Exercise instructions
Find each line with "bodies" and copy it.

Dataset content
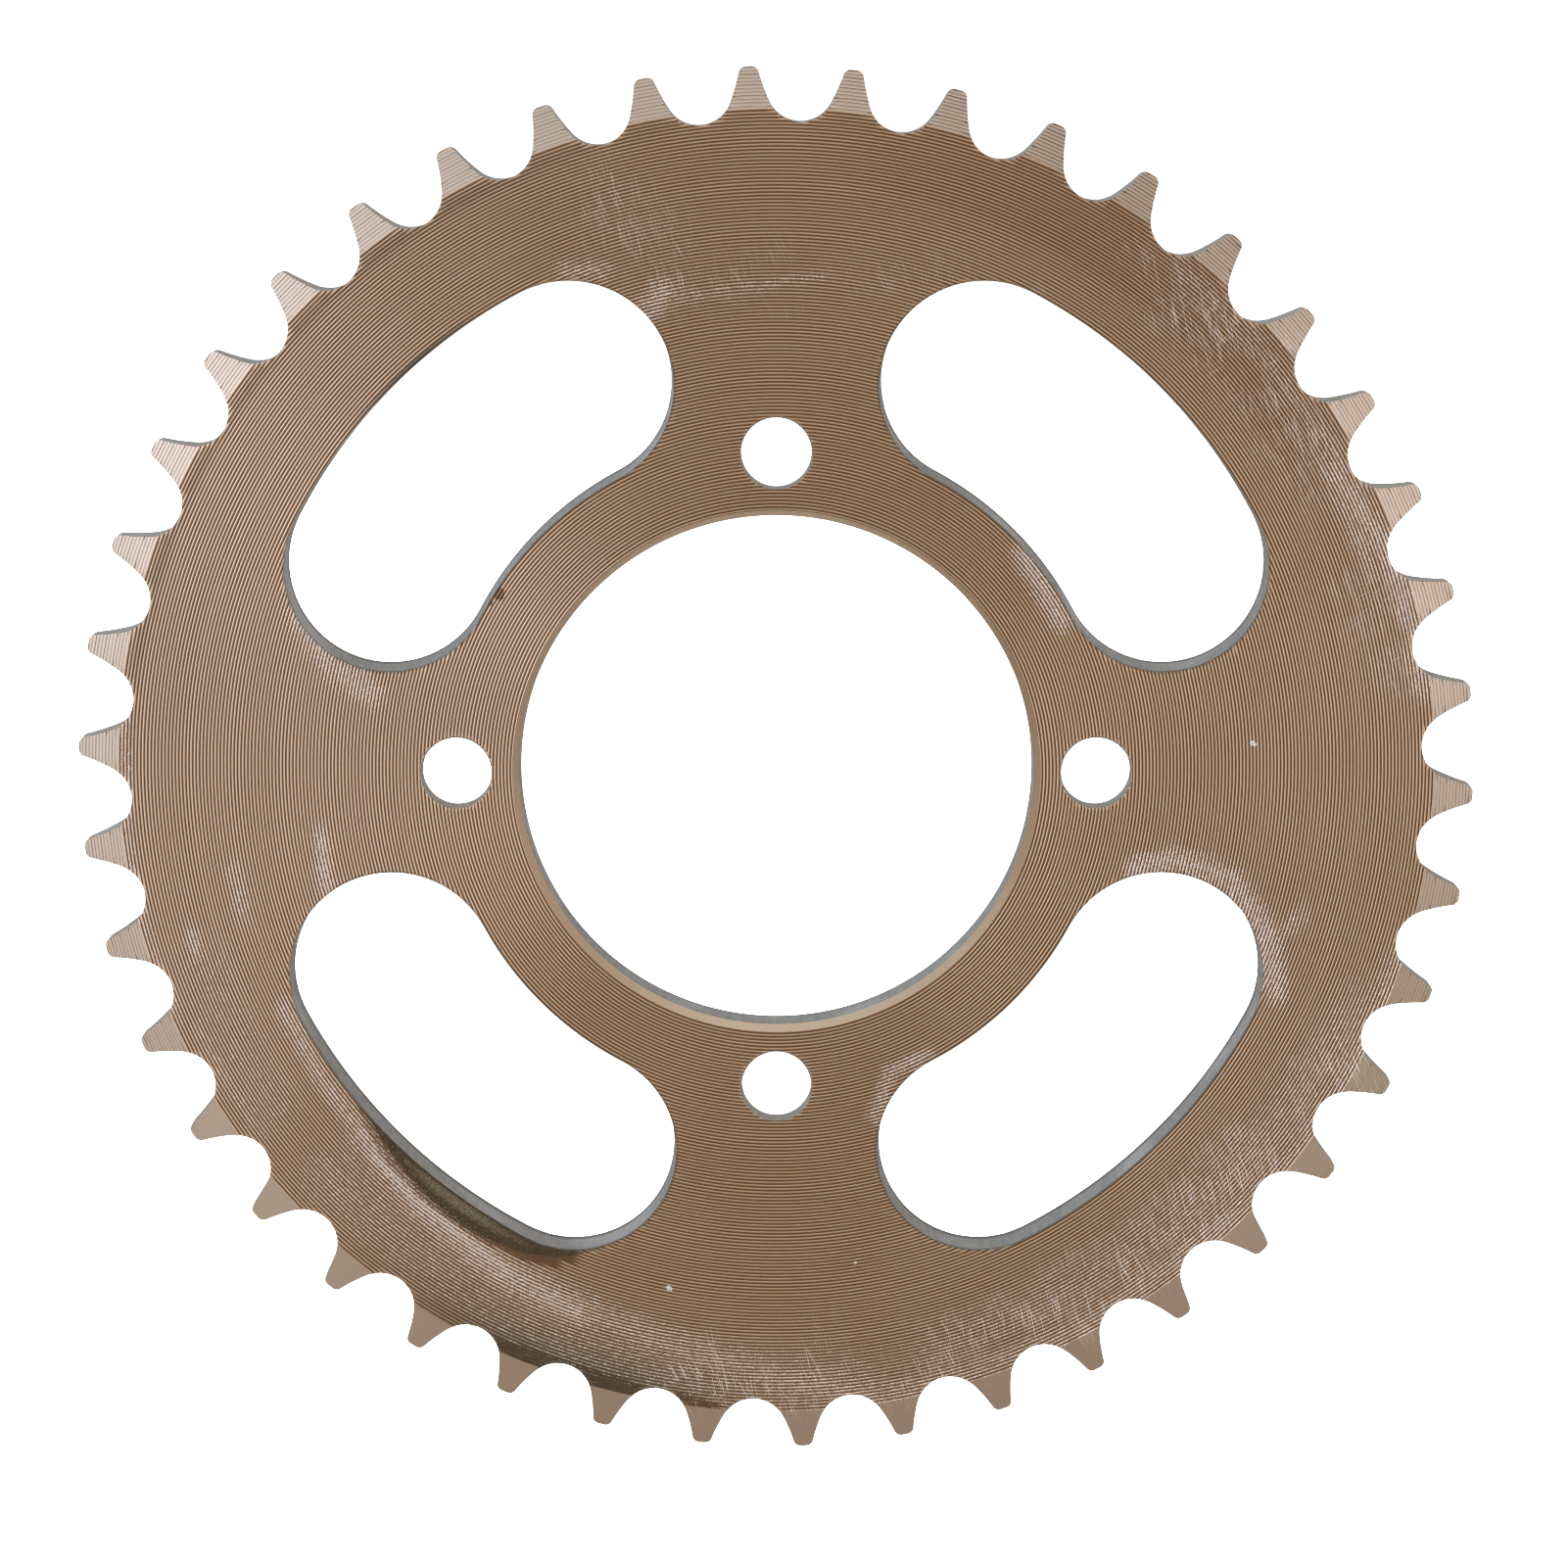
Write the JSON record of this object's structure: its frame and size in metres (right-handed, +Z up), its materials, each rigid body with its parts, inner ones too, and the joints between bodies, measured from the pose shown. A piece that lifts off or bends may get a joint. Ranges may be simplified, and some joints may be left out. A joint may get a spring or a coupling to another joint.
{
  "type": "rear sprocket",
  "caption": "Flat toothed chain wheel with a large central bore, a circle of bolt holes and kidney-shaped lightening windows.",
  "frame": {"origin": "centre of the bore, half-way through the plate's thickness", "axes": "+Y along the bore's axis, from the outer face towards the wheel hub; -Y is the outer face's side; +Z up; +X to the right of someone who looks at the outer face"},
  "size_m": [0.1748, 0.007, 0.1748],
  "materials": {
    "turned_steel": "turned, satin, with a brown tint"
  },
  "bodies": {
    "root": {"sprocket_plate": "turned_steel"}
  },
  "joints": []
}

Complete answer
Write the JSON record of this object's structure: its frame and size in metres (right-handed, +Z up), its materials, each rigid body with its parts, inner ones too, and the joints between bodies, measured from the pose shown. A piece that lifts off or bends may get a joint. Ranges may be simplified, and some joints may be left out. A joint may get a spring or a coupling to another joint.
  "bodies": {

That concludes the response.